Sunday, August 05, 2007

Church

This is just to vent out feelings of whatsoever and has no intention to address anybody. I just need to get this out.

I feel so restless for not attending church today. Feels like a part of my soul has been torn apart. It's just that i really need to go this morning because I've been so busy for the whole week that I hardly read my devotions and pray. For the longest time, I haven't really got up from this hell hole of work I'm in to spend time with friends and God. Sure, i spend time with friends in school but that's different. What I meant was go out on a gimmik. Loosen up and forget the stress for a while. Not that nobody's inviting... it's just that I'm too scared to ask permission.
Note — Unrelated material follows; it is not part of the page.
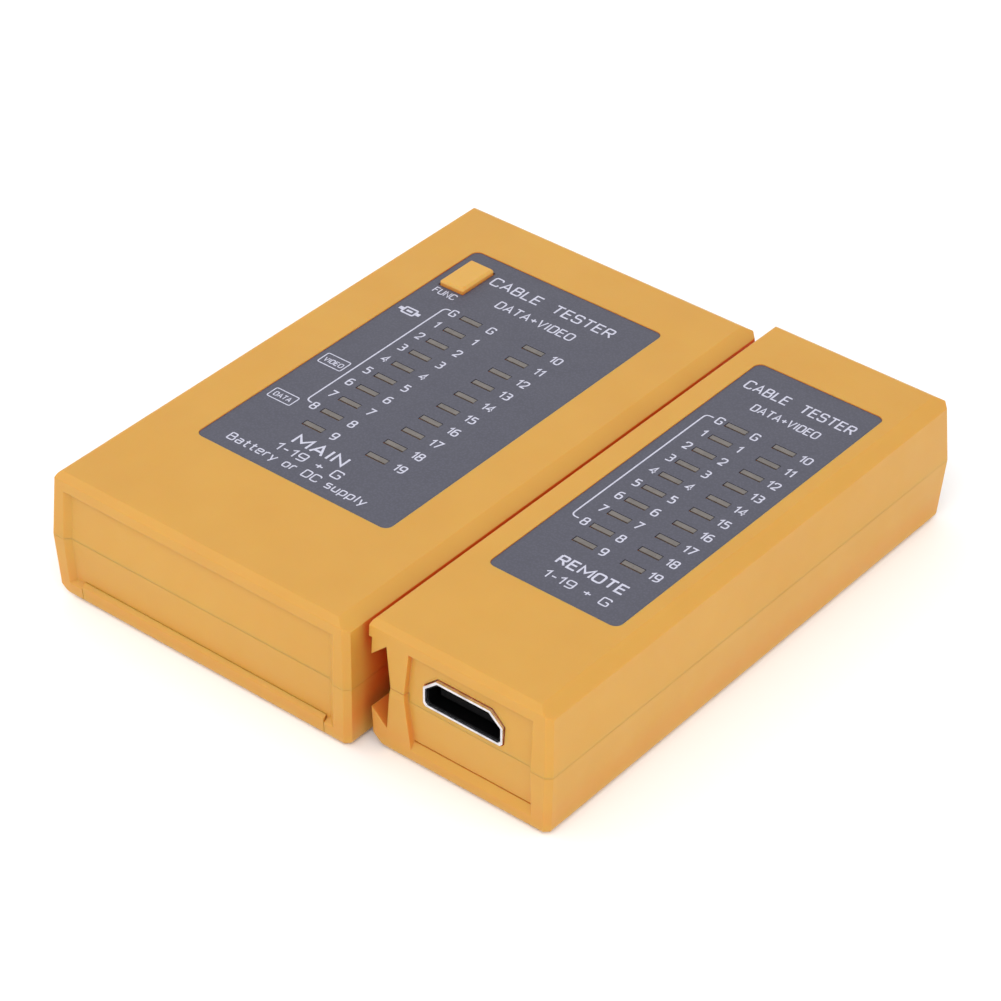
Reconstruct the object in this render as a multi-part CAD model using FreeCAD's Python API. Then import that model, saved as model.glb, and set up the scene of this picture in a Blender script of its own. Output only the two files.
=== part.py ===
import FreeCAD, Part
import math
import os

V = FreeCAD.Vector

# A two-piece network cable tester: a main unit and a remote unit lying side by side on a table.
# Layout frame while modelling: x across both units, y from the front end to the rear end, z up,
# with zero at the main unit's front left bottom corner.  The export moves the origin to the bottom
# centre of the whole object.  All lengths are millimetres.

# ---- driving dimensions of both cases ----
CASE_LENGTH = 104.0         # along y, at the parting line
CASE_HEIGHT = 23.4
PARTING_Z = 11.8            # where the upper and lower shells meet
DRAFT = 0.75                # how far a wall leans in from the parting line to the top or bottom
LEFT_DRAFT = 0.5            # the same for the main unit's left wall
WALL = 2.0
MAIN_WIDTH = 61.0           # along x, at the parting line
REMOTE_WIDTH = 34.0
UNIT_GAP = 1.37             # free space between the two units
REMOTE_SHIFT = 3.5          # the remote unit lies this much further back
REMOTE_X = MAIN_WIDTH + UNIT_GAP

# ---- edges ----
TOP_BEVEL_Y = 1.2           # front and rear top edges, along y
TOP_BEVEL_Z = 0.85
CORNER_BEVEL = 0.92         # upright corners on the chamfered side
SIDE_CHAMFER_X = 2.45       # long top edge on the right
SIDE_CHAMFER_Z = 1.5
LEFT_EDGE_RADIUS = 0.7
MAIN_BOTTOM_RADIUS = 1.4
REMOTE_BOTTOM_RADIUS = 1.5
MAIN_LEFT_BEVEL = 1.9       # long bottom edge on the left
REMOTE_LEFT_BEVEL = 2.5
SEAM_BEVEL = 0.08
SEAM_GAP = 0.06             # where the remote's seam steps up beside the channel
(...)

These days its not so easy to ask permission regardless of the circumstance. Dont ask why... Anyway, I just really need this morning to talk to God before all the day's work start to pile up. I expect today to be a very hectic one. Not just with thesis but also with works from other subjects. I just need a short time in God's presence. I want to tell Him my burdens, my joy and my struggles throughout the week. That's all. Nothing more. Nothing less. God knows my intentions and I know that they are pure because He told me so. I couldn't sleep again this morning when I found out that I couldn't go to church so I closed my eyes and I sang, I prayed and I worshiped the Lord this morning. I realized that the church is not a building. I always seem to forget that concept even though I've heard it for like a million times. Anyway, I vented everything out to God this morning until I fell asleep. And although I was not able to sleep well, I felt a bit better and a bit at peace with the world. Ive been really stressed out for the past week that I have been cranky and mataray to a lot of people. Even my groupmates.

The day has started long ago and work is starting to pile up but Im ready because I know God is by my side.